The preschool’s announcement: “Wednesday is Ethnic Day! Come dressed to show the place you came from.”
“Came from?” Okay, Julianna’s grandparents, father’s side, arrived in New York from China and Vietnam in the 1960s, encouraged by communism’s rise in Asia. Her great-great-grandparents, mother’s side, landed in the city around 1900, from what is now Lithuania, encouraged by the Czar’s pogroms.
Hence, the kid’s got a Chinese side and a Jewish side.
But both her parents “came from” Jersey, and she already used her toddler-size Rutgers football tee for “Sports Day”. Her maternal grandfather (me) and grandmother provide no international flavor, born New Yorkers, with a little more than half our lives in Jersey. Three of her mother’s four grandparents were born in the Big Apple, too. Julianna could dress like the Statue of Liberty, which is in Jersey’s territorial waters. Pickup a Nerf version of the Statue’s pointy headdress at Newark Airport, crumple orange crepe paper on a toilet plunger for the torch. Add sandals and an oversized shmata for a robe, and she can stand astride the mouth of the Hudson, all three feet of her.
It falls to her paternal grandparents to provide the exotic background. Fred, her Yeh Yeh (you’ll pronounce it wrong; I always do) grew up in Canton province (now called Guangdong), which is suburban Hong Kong, in the southern part of China. Ma Ma Betsy was also Cantonese but grew up in Vietnam. The dress Julianna wears above has traditional Chinese embroidery; dragons, birds, and flowers, in lucky-Chinese-color red (for happiness) silk with maybe-luckier-color gold (for wealth) designs. You’ve seen this motif if you’ve ever been to a Chinese restaurant.
I guess there are other outfit choices. A conical bamboo peasant hat with simple pajamas suggests an Asian background. That’s inappropriate, since most of the Asians in my extended family are professionals or businesspeople. And don’t call it a coolie hat, either. These folks never were coolies. Call it a Vietnamese non-la, or use the Chinese term, du-li. My granddaughter dressed like the up-to-date suburban youngster she is, paying tribute to faraway Asia where half of her ancestors “came from”.
The other half, her maternal Jewish great-great-grandparents out of Lithuania, called themselves “Litvaks”. There was antagonism and mistrust between them and the Jews of Poland, ‘“Golitzianers.” For why, ask my grandfather Sol, a Litvak who warned me about the crafty Golitzianers before he died in 1962. I was twelve then and more concerned about winning touch football games against the crafty Irish and Italian kids on Bronx streets.
The blue thing on my Julianna’s head is a yarmulke (YA-mul-kah). It’s a traditional head covering for Jews to wear in the presence of God. Orthodox Jews define that as everywhere and all the time. For men only, though. Orthodox women mustn’t wear one.
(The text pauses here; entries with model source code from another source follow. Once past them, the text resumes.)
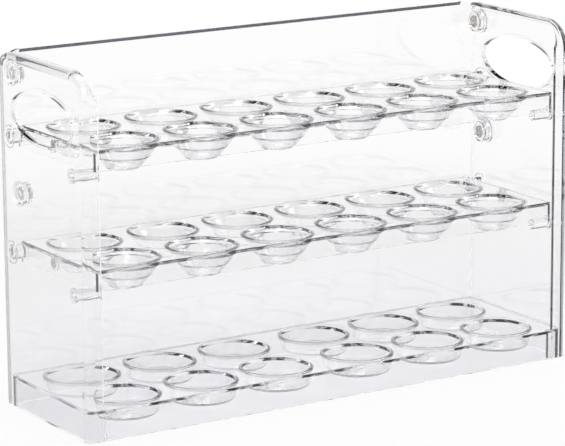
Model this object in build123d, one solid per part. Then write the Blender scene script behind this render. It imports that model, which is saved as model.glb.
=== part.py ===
import os
from math import cos, radians, sin, sqrt

from build123d import *

# A holder for eggs with three tiers, moulded in clear plastic. Two flanged side panels, a back
# panel and a base tray make the frame. The middle and top trays turn on pins near their back
# edges, so the front of each lifts and folds back until magnets hold it against two studs.
# Millimetres. X runs to the right, Y to the back and Z up from the floor. The origin is the
# middle of the footprint, on the floor.

# Frame
width = 320.0
depth = 95.0
height = 201.0
headroom = 41.7
panel_wall = 2.5
fit_gap = 0.05
back_corner = 9.0
back_bevel = 2.0

# Side panels
post_width = 9.7
top_flange_width = 6.0
front_corner = 17.0
rear_corner = 9.0
edge_round = 4.0
inner_round = 3.0
flange_blend_low = 21.0
flange_blend_high = 5.0
flange_blend_round = 14.0

# Handle holes
handle_length = 71.0
handle_height = 29.0
handle_drop = 30.8
handle_rim_width = 1.6
handle_rim_height = 1.0

# Base tray
base_level = 17.1
base_plate = 2.0
base_skirt = 2.2
base_end_margin = 7.05
base_centre_gap = 5.5
base_mouth_radius = 19.7
base_well_taper = 2.4
base_well_wall_depth = 8.0
base_well_depth = 10.0
base_well_wall = 1.6
base_rim_height = 1.0

# Folding trays; the bottom tier is taller than the middle one by bottom_tier_extra
bottom_tier_extra = 11.4
tray_side_gap = 6.3
tray_front_gap = 0.7
tray_rear_gap = 2.3
tray_plate = 2.0
tray_skirt = 2.0
tray_skirt_depth = 11.5
tray_corner = 3.0
tray_top_round = 0.8
tray_end_margin = 3.9

# Egg cups of the folding trays, from the mouth down
cup_mouth_radius = 19.3
cup_lip_depth = 2.2
cup_lip_taper = 0.9
cup_step_inset = 1.0
cup_step_drop = 0.7
cup_waist_radius = 13.6
cup_waist_depth = 8.2
cup_floor_radius = 8.6
cup_floor_dish = 0.8
cup_depth = 15.0
cup_wall = 1.6
rim_width = 1.6
rim_height = 0.6
rim_round = 0.3
least_cup_gap = 1.0

# Pivot pins
pivot_inset = 4.7
pivot_drop = 4.8
pivot_head_radius = 6.4
pivot_head_height = 1.0
pivot_shaft_radius = 4.35
pivot_pin_radius = 2.2
pivot_pin_clearance = 0.08
pivot_tray_gap = 0.3
pivot_pin_reach = 2.0

# Latch studs and magnets
top_flip_angle = 87.5
middle_flip_angle = 77.0
latch_ring_radius = 7.0
latch_ring_height = 1.2
latch_radius = 6.1
latch_flange_gap = 1.7
latch_seat_gap = 0.1
latch_tray_gap = 0.4
latch_magnet_radius = 3.7
tray_magnet_radius = 3.0
magnet_thickness = 2.0
magnet_clearance = 0.05
magnet_boss_wall = 1.2

# Rest studs
rest_inset = 12.5
rest_ring_radius = 4.1
rest_ring_height = 1.2
rest_radius = 3.2
rest_reach = 4.7
rest_gap = 0.2

# Spigots that hold the studs in the side panels
spigot_radius = 2.5
spigot_length = 1.4
rest_spigot_radius = 1.8

# Small roundings of studs and magnets, and the overrun of cutting solids
small_round = 0.35
overrun = 10.0

# Places worked out from the sizes above
left = -width / 2
front = -depth / 2
rear = depth / 2
top_level = height - headroom
middle_level = (base_level + top_level + bottom_tier_extra) / 2
wall_face = left + panel_wall
base_corner = inner_round
tray_left = wall_face + tray_side_gap
tray_front = front + panel_wall + tray_front_gap
tray_rear = rear - panel_wall - tray_rear_gap
pivot_y = tray_rear - pivot_inset
latch_top_level = height - panel_wall - latch_flange_gap - latch_ring_radius
latch_reach = (latch_top_level - top_level + pivot_drop) / sin(radians(top_flip_angle))
tray_magnet_y = pivot_y - latch_reach
rest_y = tray_front + rest_inset
LOW = (Align.MIN, Align.MIN, Align.MIN)


def block(x_low, x_high, y_low, y_high, z_low, z_high):
    """A box given by its limits."""
    size = Box(x_high - x_low, y_high - y_low, z_high - z_low, align=LOW)
    return Pos(x_low, y_low, z_low) * size


def bar(x_low, x_high, y, z, radius):
    """A round bar along X, about the line through y and z."""
    return extrude(Plane.YZ.offset(x_low) * Pos(y, z) * Circle(radius), x_high - x_low)


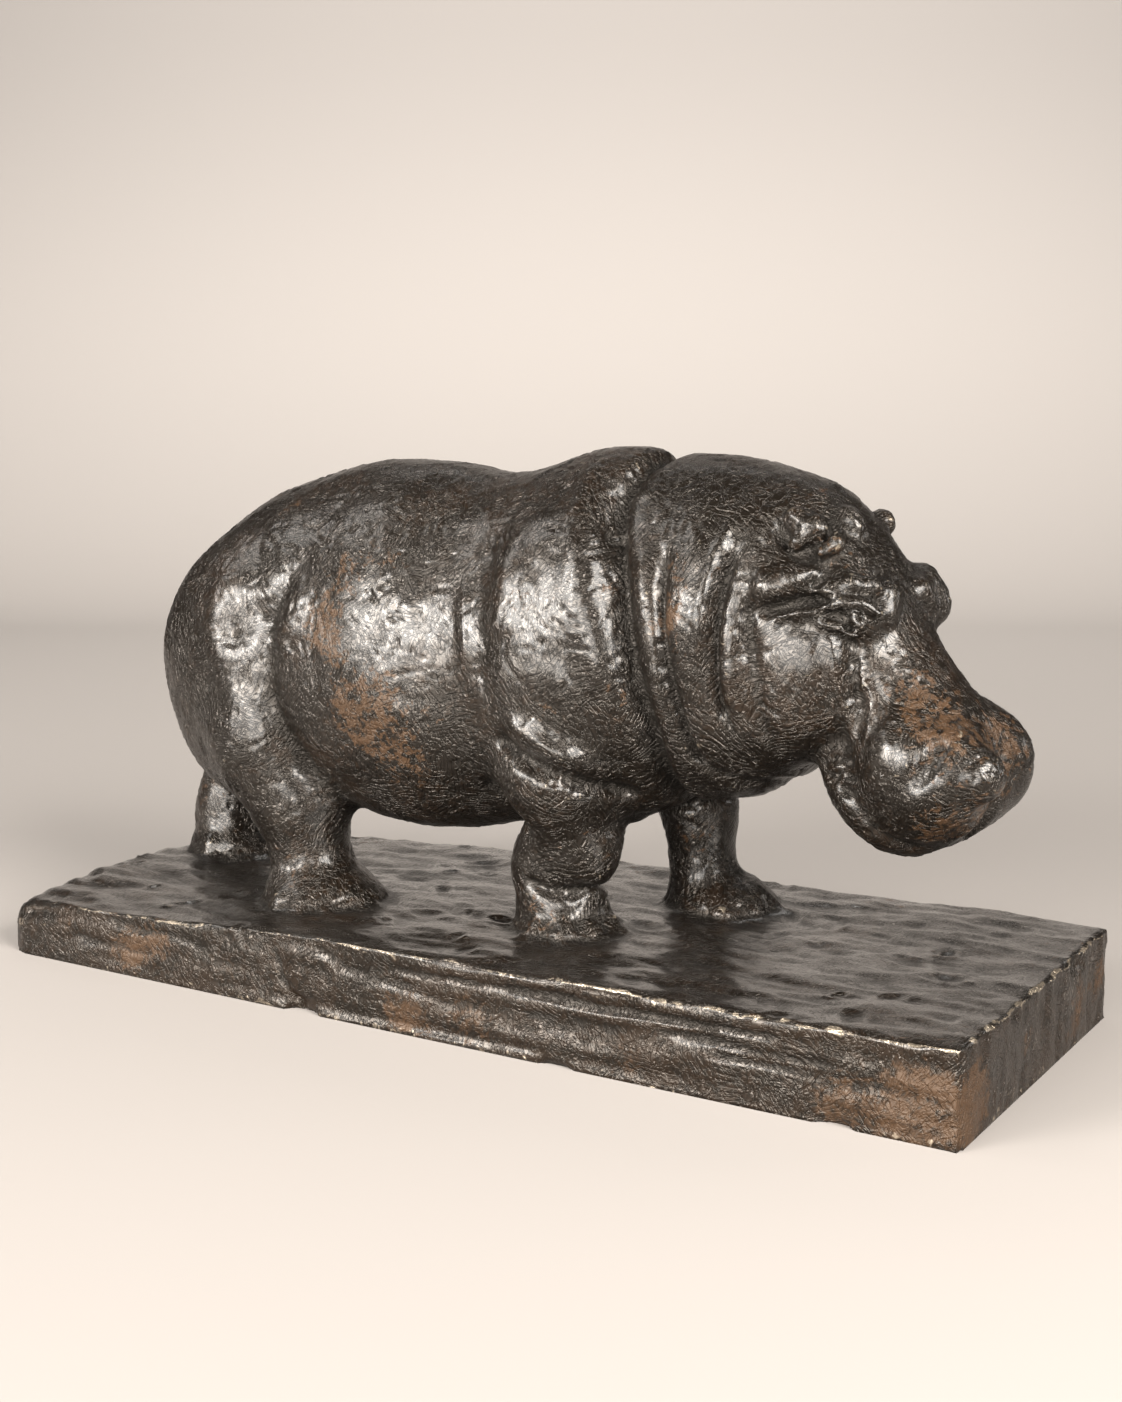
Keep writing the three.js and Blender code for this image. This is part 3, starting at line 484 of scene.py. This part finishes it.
# one point in every grid cell that the surface crosses, joined into four-sided faces
def skin():
    inside = clay < 0
    hits = np.zeros(count - 1, np.uint8)
    corners = [(a, b, c) for a in (0, 1) for b in (0, 1) for c in (0, 1)]
    for a, b, c in corners:
        hits += inside[a:count[0] - 1 + a, b:count[1] - 1 + b, c:count[2] - 1 + c]
    cells = np.flatnonzero((hits > 0) & (hits < 8))
    ijk = np.stack(np.unravel_index(cells, count - 1), 1)
    depth = {c: clay[tuple((ijk + c).T)] for c in corners}
    total, crossings = np.zeros((len(cells), 3), np.float32), np.zeros(len(cells), np.float32)
    for c in corners:
        for axis in range(3):
            if c[axis]:
                continue
            other = tuple(v + (n == axis) for n, v in enumerate(c))
            crosses = (depth[c] < 0) != (depth[other] < 0)
            t = depth[c] / np.where(crosses, depth[c] - depth[other], 1)
            place = np.tile(np.array(c, np.float32), (len(cells), 1))
            place[:, axis] += t
            total += place * crosses[:, None]
            crossings += crosses
    points = low + (ijk + total / crossings[:, None]) * step
    faces = []
    for axis in range(3):
        near = [slice(1, -1)] * 3
        far = list(near)
        far[axis] = slice(2, None)
        changes = np.argwhere(inside[tuple(near)] != inside[tuple(far)]) + 1
        p, q = np.eye(3, dtype=int)[(axis + 1) % 3], np.eye(3, dtype=int)[(axis + 2) % 3]
        ring = [changes, changes - p, changes - p - q, changes - q]
        places = [np.ravel_multi_index(tuple(r.T), count - 1) for r in ring]
        quad = np.stack([np.searchsorted(cells, place) for place in places], 1)
        outward = inside[tuple(changes.T)]
        faces.append(np.where(outward[:, None], quad, quad[:, ::-1]))
    return points.astype(np.float32), np.concatenate(faces)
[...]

Reform Jews like me can wear a yarmulke whenever the mood strikes them, no matter where the wearer is on the gender spectrum.
The color coordinators among you might say that the light blue head covering doesn’t coordinate with the red / gold outfit. So what? The gene pools that “come from” different parts of planet Earth have merged well in the beautiful young person pictured here, getting ready to learn about where her preschool chums “came from.”